Although the uniforms were at first glance uniform, upon closer examination, they were each quite unique and specific to their owner. The women followed a theme, but each had her own style, like the Sisters Sledge: one blouse was off the shoulder, another a halter top, and a third with a large cut-out to show off her cleavage. These dancers weren’t so brazen. They wore petticoats, colorful skirts, blouses and sashes across their chests. Most wore top hats of white or black, brightened with colorful glued-on sashes. All had extraordinarily long black braids. The braids of the older women were fashioned from their own hair, but many middle aged women wore hair extensions made from black yarn.

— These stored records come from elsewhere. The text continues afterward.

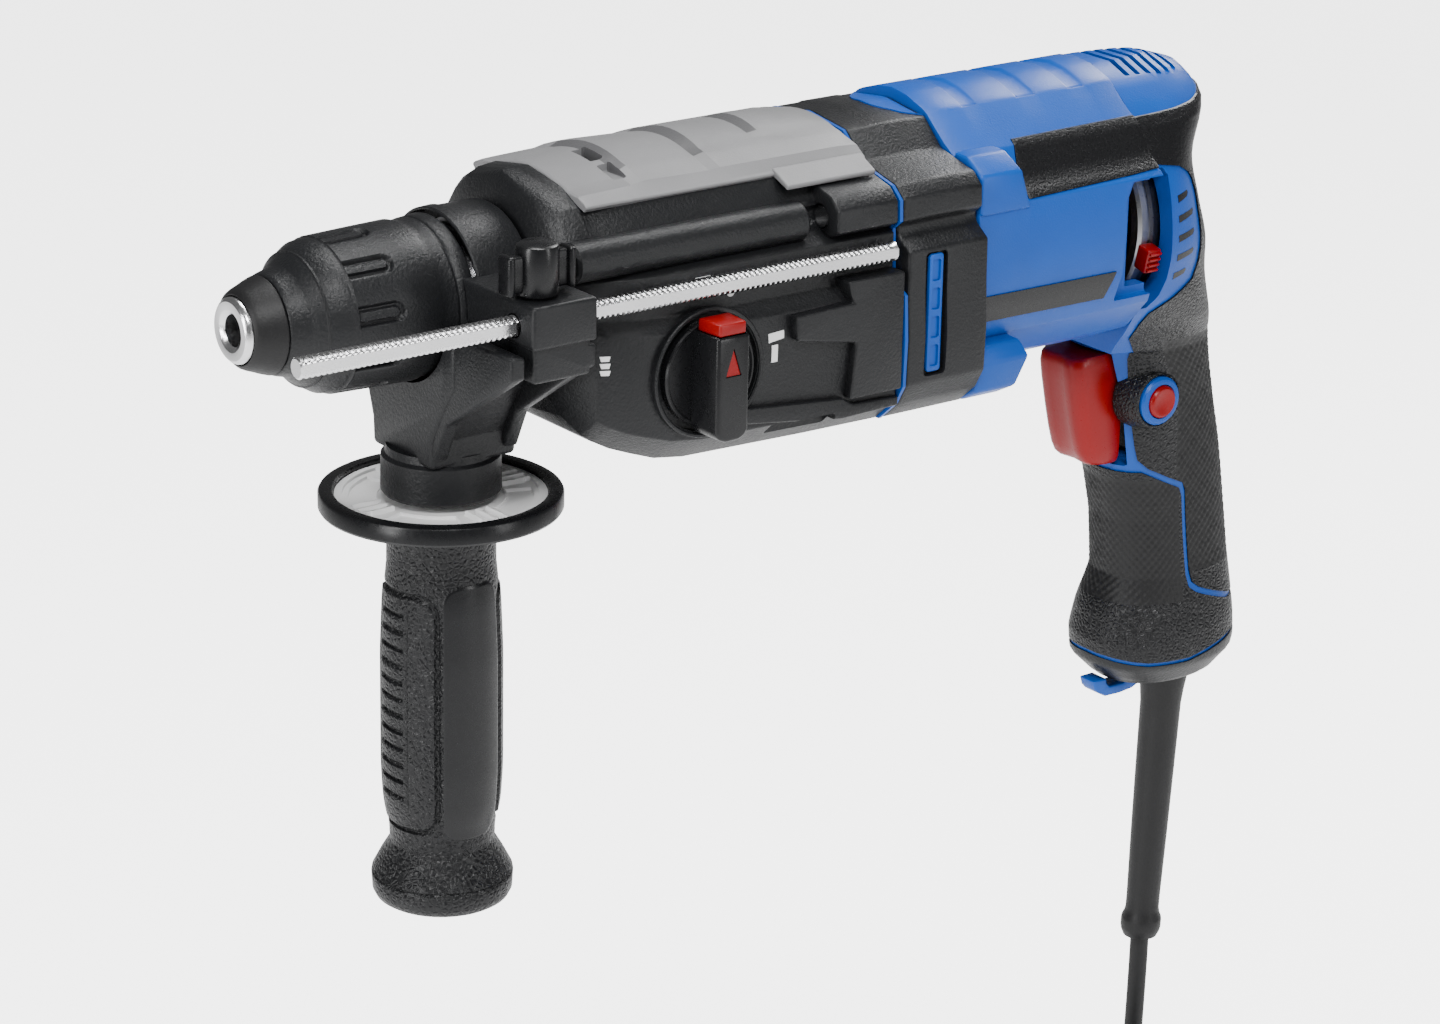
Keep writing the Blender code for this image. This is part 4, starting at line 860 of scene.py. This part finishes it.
def make_top_cover():
    def ring(x, ridge):
        flat = min(ridge - 3, 36.5)
        over = [(31.6, 28.9), (31.7, 29.6), (30.6, 30.3), (27, 31.9 + (flat - 33.5) * 0.5), (21, flat - 0.9),
            (18.3, flat), (15.5, flat + 0.6)]
        over += [(y, ridge - (ridge - flat - 0.6) * (y / 15.5) ** 2) for y in (12, 8, 4)]
        half = [(0, 31.2), (20.1, 31.2), (30.4, 27.6), *over, (0, ridge)]
        return section(x, half)

    cover = rounded(skin([ring(x, z) for x, z in COVER_BANDS]), 0.35, 2, 40)
    cover = cut(cover, *[rounded(box((126.6, low, 33.6), (131.6, high, 45)), 0.7)
        for low, high in ((-22.5, -12.5), (-9.5, 1.5))])
    lobe = [(28.5, 29.5), (30.3, 31.2), (38.9, 27), (38.4, 25.4), (30.5, 28.4)]
    cover = welded(joined(cover, *[rounded(slab(outward(side, lobe), 183, 219, "YZ"), 0.6)
        for _, side in SIDES]))
    bmesh.ops.recalc_face_normals(cover, faces=cover.faces)
    # the step faces that turn forward get the darker grey: painted shade that deepens the steps
    for face in cover.faces:
        middle = face.calc_center_median()
        shaded_ramp = face.normal.x < -0.14 and abs(middle.y) < 18.4 and middle.z > 33.5 and middle.x > 112
        face.material_index = 1 if shaded_ramp else 0
    put("cover_shell", cover, [GREY, GREY_PAINTED_SHADE], replaces=["top_cover"], sharp=8)


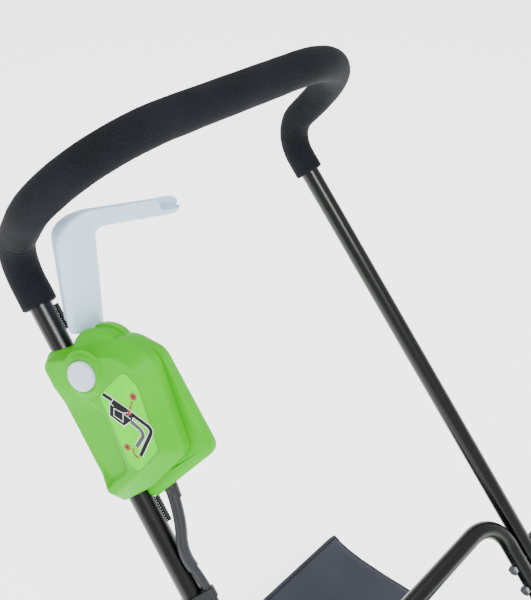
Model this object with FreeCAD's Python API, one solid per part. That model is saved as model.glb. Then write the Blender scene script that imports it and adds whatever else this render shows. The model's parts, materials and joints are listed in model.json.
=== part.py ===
"""Electric reel mower: cylinder cutter, folding handle, switch box and grass catcher.

Millimetres. +X is the operator's right, +Y is forward and +Z is up. The origin is on the
ground, under the middle of the machine.
"""
import FreeCAD, Part
import math
import os

V = FreeCAD.Vector
X_AXIS = V(1, 0, 0)

# ---- whole machine
LENGTH = 873.0
RUNNING_GAP = 0.05          # radial clearance of a shaft in its bearing
CLEAR = 0.3                 # gap between pieces that only lie beside each other

# ---- handle: two legs that lean back, a kink, and a grip loop that rises forward from it
TUBE_R = 12.7
TUBE_WALL = 1.2
LEAN = math.radians(46.3)           # leg against the ground
SPLAY = math.radians(2.165)         # each leg spreads outward on the way down
KINK = math.radians(84.9)           # turn between leg and grip loop
KINK_R = 46.4
KINK_Z = 860.0
KINK_HALF_WIDTH = 212.4
GRIP_REACH = 209.0                  # kink to the line of the grip bar
GRIP_CORNER_R = 127.4
FOAM_R = 20.0
FOAM_BELOW_KINK = 68.0
KINK_SETBACK = KINK_R * (1 / math.cos(KINK / 2) - 1)
KINK_Y = -LENGTH / 2 + FOAM_R - KINK_SETBACK

UPPER_LEG = 778.0                   # kink to the lower end of the upper handle
LOOP_TOP = 635.0                    # kink to the crossbar of the lower handle
LOOP_CORNER_R = 55.0
LEG_GAP = 2 * TUBE_R + 0.5          # upper leg to lower leg, centre to centre
FOLD_DOWN = 756.0                   # kink to the bolt that the upper handle folds about
CLAMP_DOWN = 720.0                  # kink to the bolt that the knob clamps
BOLT_R = 4.0

# ---- deck
PIVOT_Z = 180.0
PIVOT_DOWN = (KINK_Z - PIVOT_Z) / math.sin(LEAN)
PIVOT_Y = KINK_Y + PIVOT_DOWN * math.cos(LEAN)
PIVOT_X = KINK_HALF_WIDTH + PIVOT_DOWN * math.tan(SPLAY) - LEG_GAP
FLAT_HALF = 4.5                     # half the thickness of a flattened leg end
FLAT_WIDTH = 17.5                   # half its width
PLATE_IN = 228.0
PLATE = 5.0
PLATE_OUT = PLATE_IN + PLATE
PLATE_OUTLINE = [
    (110, 38, 8), (110, 112, 25), (176, 197, 12), (224, 201, 8), (246, 234, 14),
    (292, 234, 20), (336, 158, 60), (404, 104, 18), (404, 62, 18), (330, 30, 30), (196, 27, 8),
]

WHEEL_R = 105.0
WHEEL_IN = 262.0
WHEEL_WIDTH = 38.0
AXLE_Y = LENGTH / 2 - WHEEL_R
AXLE_Z = WHEEL_R
AXLE_R = 6.0

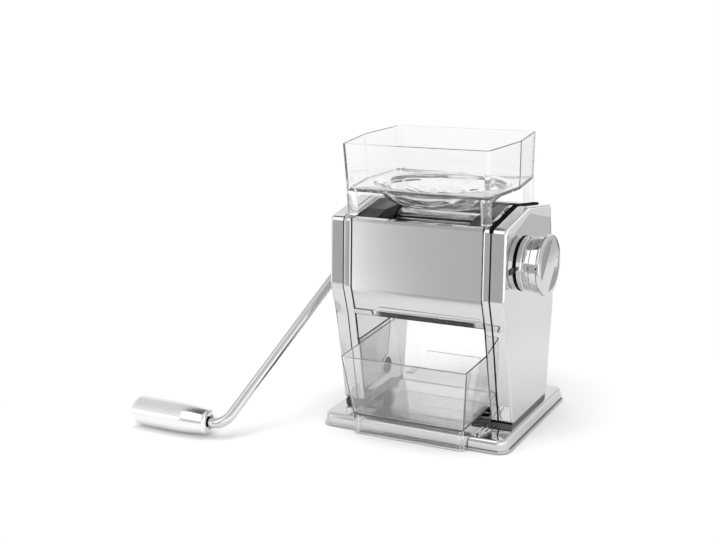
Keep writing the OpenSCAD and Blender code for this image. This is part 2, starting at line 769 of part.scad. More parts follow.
module gear(x0, x1, teeth, phase, bore_d, y, z) difference() {
    along_x(x0, x1 - x0) translate([y, z]) gear_outline(teeth, phase);
    bar_x(x0 - 1, x1 + 1, bore_d + 2 * run_gap, y, z);
}
module drive_gear() color("peru")
    gear(-gear_end_x, -gear_end_x + 2 * gear_w, gear_teeth, drive_phase, drive_neck_d, drive_y, drive_z);
module adjustable_gear() color("peru")
    gear(-gear_end_x + gear_w, -gear_end_x + 2 * gear_w, gear_teeth, adjust_phase, journal_d,
        adjust_y, adjust_z);
module idler_gear() color("peru")
    gear(-gear_end_x, outer_gear_x, idler_teeth, idler_phase, idler_d, idler_y, idler_z);
module feed_gear() color("peru")
    gear(-gear_end_x, outer_gear_x, gear_teeth, feed_phase, journal_d, feed_y, feed_z);

// Shouldered stud on the left bearing plate, with a head that keeps the idler on
module idler_stud() color("silver") left_hand() turned(idler_y, idler_z, [[plate_x, 0],
    [plate_x, idler_d / 2 - 1], [plate_end, idler_d / 2 - 1], [plate_end, idler_d / 2 + 2],
    [gear_end_x - gear_w + gear_mid_gap - pass_gap, idler_d / 2 + 2],
    [gear_end_x - gear_w + gear_mid_gap - pass_gap, idler_d / 2], [gear_end_x + pass_gap, idler_d / 2],
    [gear_end_x + pass_gap, 0]]);

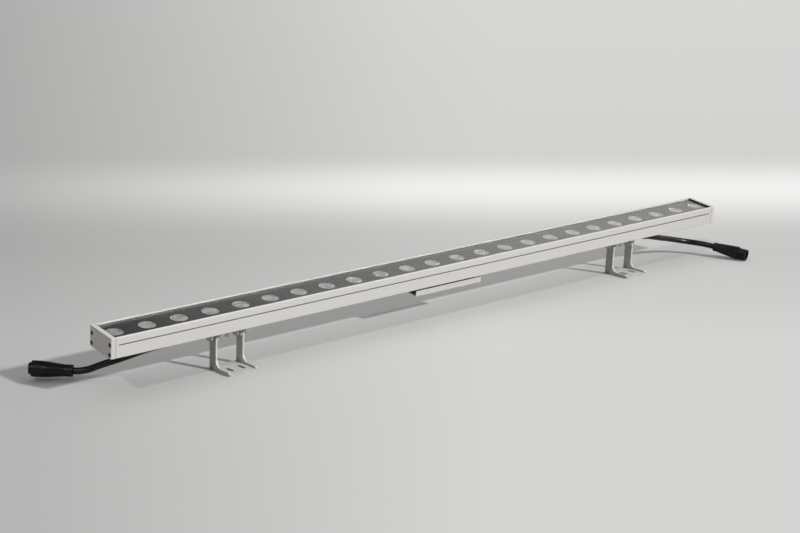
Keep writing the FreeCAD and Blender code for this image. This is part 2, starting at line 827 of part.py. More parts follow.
# ------------------------------------------------------------------ assembly
def write_bar():
    """Everything that belongs to the bar itself."""
    write("housing", on_feet(housing()))
    for side, name in ((-1, "left"), (1, "right")):
        write("end_cap_" + name, on_feet(end_cap(side)))
        write("end_gasket_" + name, on_feet(end_gasket(side)))
        write("led_board_" + name, on_feet(led_board(side)))
    write("end_cap_screws", on_feet(end_cap_screws()))
    write("lens_mask", on_feet(lens_mask()))
    write("glass_seal", on_feet(glass_seal()))
    write("glass_cover", on_feet(glass_cover()))
    write("led_emitters", on_feet(led_emitters()))
    write("board_screws", on_feet(board_screws()))
    for index, x in enumerate(lens_places()):
        write("lens_%02d" % (index + 1), on_feet(lens(x)))
    write("wiring_cover", on_feet(wiring_cover()))
    write("cover_screws", on_feet(cover_screws()))


def write_brackets():
    """The two foot brackets with their clips and fixings."""
    for side, name in ((-1, "left"), (1, "right")):
        x = side * bracket_place
        write("foot_" + name, standing(foot(x)))
        write("clip_" + name, swung(standing(clip(x))))
        write("clip_fixing_" + name, swung(standing(clip_fixing(x))))
        write("pivot_bolts_" + name, swung(standing(pivot_bolts(x))))
        write("pivot_nuts_" + name, swung(standing(pivot_nuts(x))))
        write("pivot_washers_" + name, swung(standing(pivot_washers(x))))


def write_leads():
    """The two glands, cables and connectors."""
    write("gland_left", gland(-1, boot_drop_left))
    write("gland_right", gland(1, boot_drop_right))
    left = unit(plug_left_heading, -plug_left_rise)
    right = unit(plug_right_heading, plug_tilt(plug_right_entry, ring_radius))
    print("left connector axis", left, "right connector axis", right)
    route = cable_route(-1, boot_drop_left, straight_out_left, cable_left_points, plug_left_entry, left,
                        straight_in_left)
    print("left route", [tuple(round(value, 2) for value in point) for point in route])
    write("cable_left", cable("left", route))
    route = cable_route(1, boot_drop_right, straight_out_right, cable_right_points, plug_right_entry,
                        right, straight_in_right)
    print("right route", [tuple(round(value, 2) for value in point) for point in route])
    write("cable_right", cable("right", route))
    write("socket_body", along_plug(socket_body(), -1, plug_left_entry, left))
    write("socket_insert", along_plug(socket_insert(), -1, plug_left_entry, left))
    write("coupling_nut", along_plug(coupling_nut(), -1, plug_left_entry, left))
    write("pin_body", along_plug(pin_body(), 1, plug_right_entry, right))
    write("threaded_ring", along_plug(threaded_ring(), 1, plug_right_entry, right))


os.makedirs("parts", exist_ok=True)
write_bar()
write_brackets()
write_leads()
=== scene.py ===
"""Linear wall washer light on two swivelling foot brackets, dressed for rendering.

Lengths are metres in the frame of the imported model: X along the lamp bar, +Y away from its front,
+Z up, and the feet on z = 0. The bar is swung a little forwards on its feet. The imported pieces
keep their places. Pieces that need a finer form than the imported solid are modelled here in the
same place and stand for it.
"""
import json
import logging
import math
from dataclasses import dataclass, field, replace
from enum import Enum
from typing import Callable, Iterable, Sequence

import bpy
from mathutils import Matrix, Vector

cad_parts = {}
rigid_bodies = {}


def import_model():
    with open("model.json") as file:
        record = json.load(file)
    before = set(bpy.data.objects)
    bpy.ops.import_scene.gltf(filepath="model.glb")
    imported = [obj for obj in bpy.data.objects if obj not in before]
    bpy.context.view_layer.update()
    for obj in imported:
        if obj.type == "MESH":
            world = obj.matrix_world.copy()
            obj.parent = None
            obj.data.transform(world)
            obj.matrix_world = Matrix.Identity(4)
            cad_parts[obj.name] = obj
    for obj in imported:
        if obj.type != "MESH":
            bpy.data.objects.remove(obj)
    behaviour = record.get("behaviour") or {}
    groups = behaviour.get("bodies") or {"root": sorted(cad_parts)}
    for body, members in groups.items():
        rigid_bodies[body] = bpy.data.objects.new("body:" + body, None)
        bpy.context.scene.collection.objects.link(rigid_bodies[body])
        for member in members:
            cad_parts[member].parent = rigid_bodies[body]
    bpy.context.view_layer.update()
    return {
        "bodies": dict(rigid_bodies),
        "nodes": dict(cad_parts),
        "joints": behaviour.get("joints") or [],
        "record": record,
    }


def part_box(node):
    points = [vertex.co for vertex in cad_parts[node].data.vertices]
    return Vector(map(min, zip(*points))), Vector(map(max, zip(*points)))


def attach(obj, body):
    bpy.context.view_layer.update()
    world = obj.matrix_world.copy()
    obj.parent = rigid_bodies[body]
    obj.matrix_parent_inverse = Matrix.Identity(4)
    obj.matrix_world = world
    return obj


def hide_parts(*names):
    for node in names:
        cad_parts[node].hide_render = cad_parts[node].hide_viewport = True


LOG = logging.getLogger("wall_washer")
BAR_PIVOT = (0.0, 0.00615, 0.0405)
BAR_LEAN = 7.35
BAR_UNDERSIDE = 0.053
BAR_HALF_WIDTH = 0.023

Colour = tuple[float, float, float]
Point = tuple[float, float, float]
Span = tuple[float, float]
Value = bpy.types.NodeSocket | float | tuple
BLACK: Colour = (0.0, 0.0, 0.0)


class Slot(str, Enum):
    """The material slots of the record."""

    PAINTED_BODY = "painted_body"
    PAINTED_BRACKET = "painted_bracket"
    SEAL_RUBBER = "seal_rubber"
    DARK_SCREW = "dark_screw"
    BLACK_PLATE = "black_plate"
    COVER_GLASS = "cover_glass"
    LENS_CLEAR = "lens_clear"
    BOARD_WHITE = "board_white"
    LED_YELLOW = "led_yellow"
    STAINLESS = "stainless"
    BLACK_MOULDING = "black_moulding"
    CABLE_RUBBER = "cable_rubber"
    BLACK_NUT = "black_nut"


class Body(str, Enum):
    """The bodies that pieces ride on."""

    LAMP = "lamp"
    CLIP_LEFT = "clip_left"
    CLIP_RIGHT = "clip_right"
    FOOT_LEFT = "foot_left"
    FOOT_RIGHT = "foot_right"
    COUPLING_NUT = "coupling_nut"


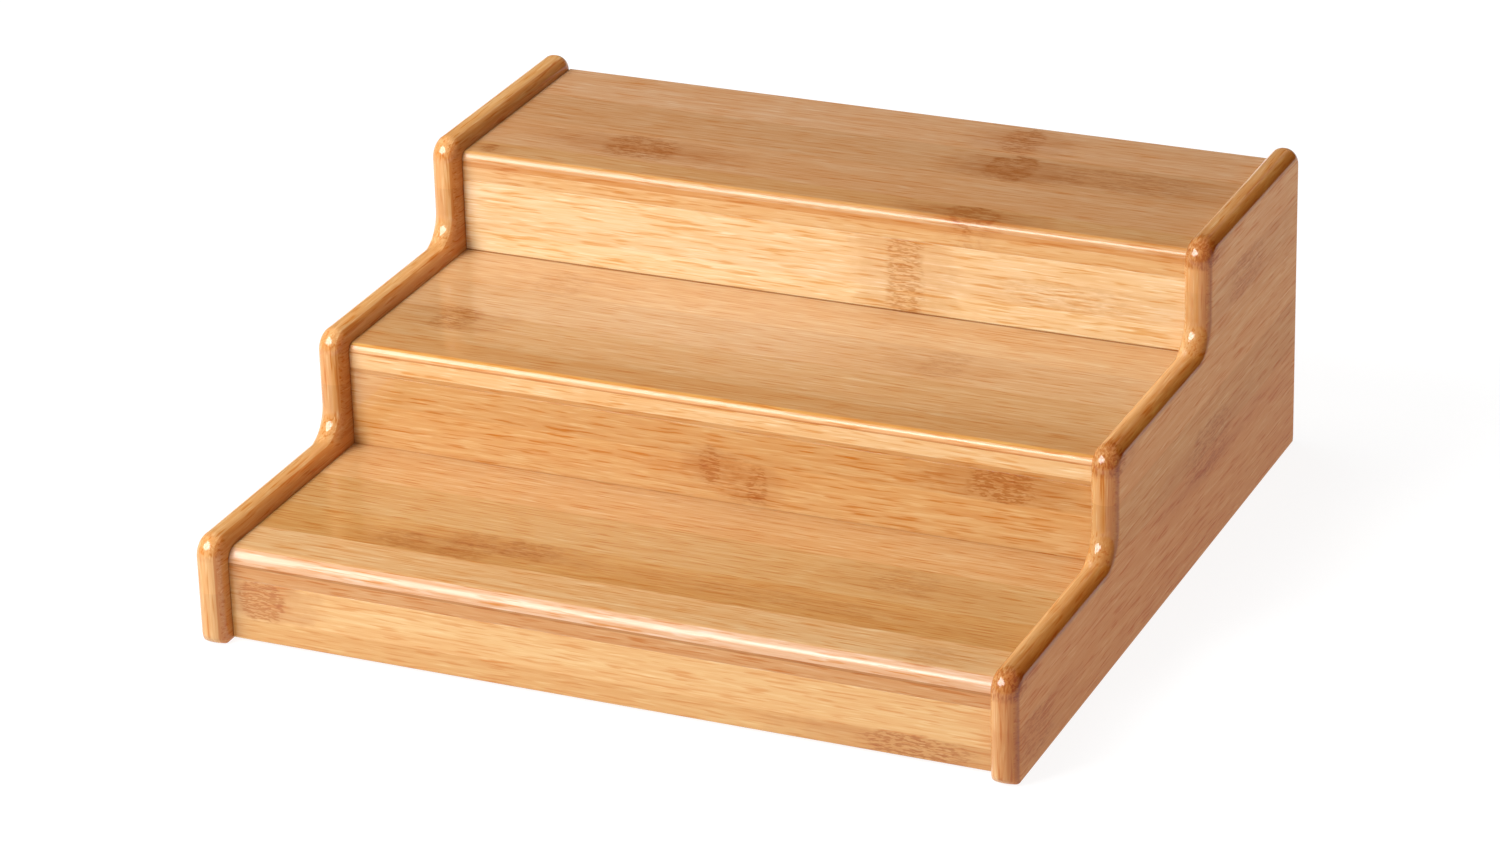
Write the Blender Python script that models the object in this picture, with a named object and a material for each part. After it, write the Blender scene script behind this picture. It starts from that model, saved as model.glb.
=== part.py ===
"""Three-tier bamboo shelf riser: stepped side panels, shelf boards and risers, joined by blind dowels.

Frame: +X to the right, +Y to the back, +Z up, origin at the centre of the footprint on the table.
Everything is in metres.
"""
import math

import bmesh
import bpy

# Overall size.
WIDTH = 0.315
DEPTH = 0.306
STEP_RISE = 0.040
STEP_RUN = 0.099
FIRST_STEP_TOP = 0.042
TIERS = ("lower", "middle", "upper")
HEIGHT = FIRST_STEP_TOP + STEP_RISE * (len(TIERS) - 1)

# Side panels.
PANEL_THICKNESS = 0.0108
EDGE_RADIUS = 0.0052
FOOT_RADIUS = 0.0016
NOSE_RADIUS = 0.0085
HOLLOW_RADIUS = 0.0105
REAR_TOP_RADIUS = 0.0070
BOTTOM_CORNER_RADIUS = 0.0042
LEAST_CORNER_RADIUS = 0.0006

# Boards between the panels.
BOARD_THICKNESS = 0.0110
RISER_THICKNESS = 0.0100
LIP_ABOVE_BOARD = 0.0060
LIP_BEFORE_RISER = 0.0071
BOARD_NOSE_RADII = (0.0056, 0.0034, 0.0034)
BOARD_ARRIS = 0.0006
SEAM_ARRIS = 0.0003
REAR_ARRIS = 0.0018
REAR_SETBACK = 0.0020
GROUND_CLEARANCE = 0.0012

# Blind dowels in the board ends.
DOWEL_RADIUS = 0.0030
DOWEL_CHAMFER = 0.0007
DEPTH_IN_PANEL = 0.0070
DEPTH_IN_BOARD = 0.0200
BOARD_DOWEL_INSET = 0.022
RISER_DOWEL_SPACING = 0.012
DOWEL_SIDES = 16

# Space left between neighbouring pieces, so that each one stays a solid of its own.
GAP = 0.0003

# Segments along the curves.
CORNER_STEPS = 7
EDGE_STEPS = 6
ARRIS_STEPS = 2
REAR_ARRIS_STEPS = 3

# Faces that meet at less than this angle are shaded as one surface.
SMOOTH_BELOW_DEGREES = 35

# How far a cutter reaches out of the wood at the mouth of a bore.
CUTTER_OVERSHOOT = 0.005

HALF_WIDTH = WIDTH / 2
FRONT = -DEPTH / 2
REAR = DEPTH / 2
INNER_FACE = HALF_WIDTH - PANEL_THICKNESS
SIDES = (("left", -1), ("right", 1))


def clear_scene():
    for old in list(bpy.data.objects):
        bpy.data.objects.remove(old, do_unlink=True)


def bamboo(name, colour, roughness):
    material = bpy.data.materials.new(name)
    material.use_nodes = True
    shader = material.node_tree.nodes["Principled BSDF"]
    shader.inputs["Base Color"].default_value = (*colour, 1.0)
    shader.inputs["Roughness"].default_value = roughness
    shader.inputs["Metallic"].default_value = 0.0
    return material


def step_front(tier):
    """Y of the panels' front edge at a tier."""
    return FRONT + STEP_RUN * tier


def step_top(tier):
    """Z of the panels' top edge at a tier."""
    return FIRST_STEP_TOP + STEP_RISE * tier


def board_top(tier):
    return step_top(tier) - LIP_ABOVE_BOARD


def riser_front(tier):
    return step_front(tier) + LIP_BEFORE_RISER


def arc(centre, radii, start, end, steps=CORNER_STEPS):
    """Points of an elliptical arc in the YZ plane, angles in degrees from +Y towards +Z."""
    points = []
    for i in range(steps + 1):
        angle = math.radians(start + (end - start) * i / steps)
        points.append((centre[0] + radii[0] * math.cos(angle), centre[1] + radii[1] * math.sin(angle)))
    return points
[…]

The parade circled us in the square for an hour, mas o menus. Senorita Bellisima Pisac and Senorita Vice-Bellisima Pisac, in their strapless gowns, donned wool coats as they shivered on their mobile daises. The coats also served to protect their expensive dresses from the revelers, who didn’t hold back, not even for royalty, with their spray cans of foam. The less stalwart of the dancers broke away from the line as rain started to fall, retreating to a covered area a few blocks away. But other dancers kept right on dancing through the short-lived rain, after the parade turned into a dance demonstration in the street, and after that, when it turned into a party, also in the street, accompanied by live, amplified music that kept right on going until long after my customary bedtime. Their feet must have been sore on Sunday!

We stayed for the first hour, but returned to our home when the music and the dancing didn’t stop – or change for that matter. The musicians maintained the same song for hours; the dancers the same steps. It was mesmerizing, and might have been hypnotic for the dancers as they repeated the same motions to the same beat with the same tune over and over and over again. We checked back in on the party to see if anything new was happening (we live two minutes away). At one point, some men chopped down the two little trees that were erected in the street – not sure what the symbolism was there. The auto-repeat song finally ended at about 7:30 pm, but music was still flowing over the airwaves in the tiny town of Pisac at 11 pm, when I fell asleep. And this was only the preparatory day.

Carnival took place on Sunday. Everything that we witnessed on Saturday was repeated Sunday, but with more gusto. The festivities started earlier in the day, the music lasted later into the night, and everything took on an even more exaggerated tone. Boys with balloons and foam canisters stalked and attacked girls and tourists with more viciousness, chasing, cornering and incapacitating their victims by aiming for the eyes. Street venders offered a huge, mouth-watering array of snacking and lunching options, from picarones (deep-fried pumpkin dough donuts) to pollo a la ceviche (vinegar stewed chicken and vegetables). We spent the entire day in the plaza eating, watching the stealthy antics of mischievous boys (and feeling their wrath at one point) and passing time talking to random Pisaquians. For the second night in a row, we grew weary before the locals did. We went home after 8 hours in the sun, but the party kept on going until 4 am (and on a school night!).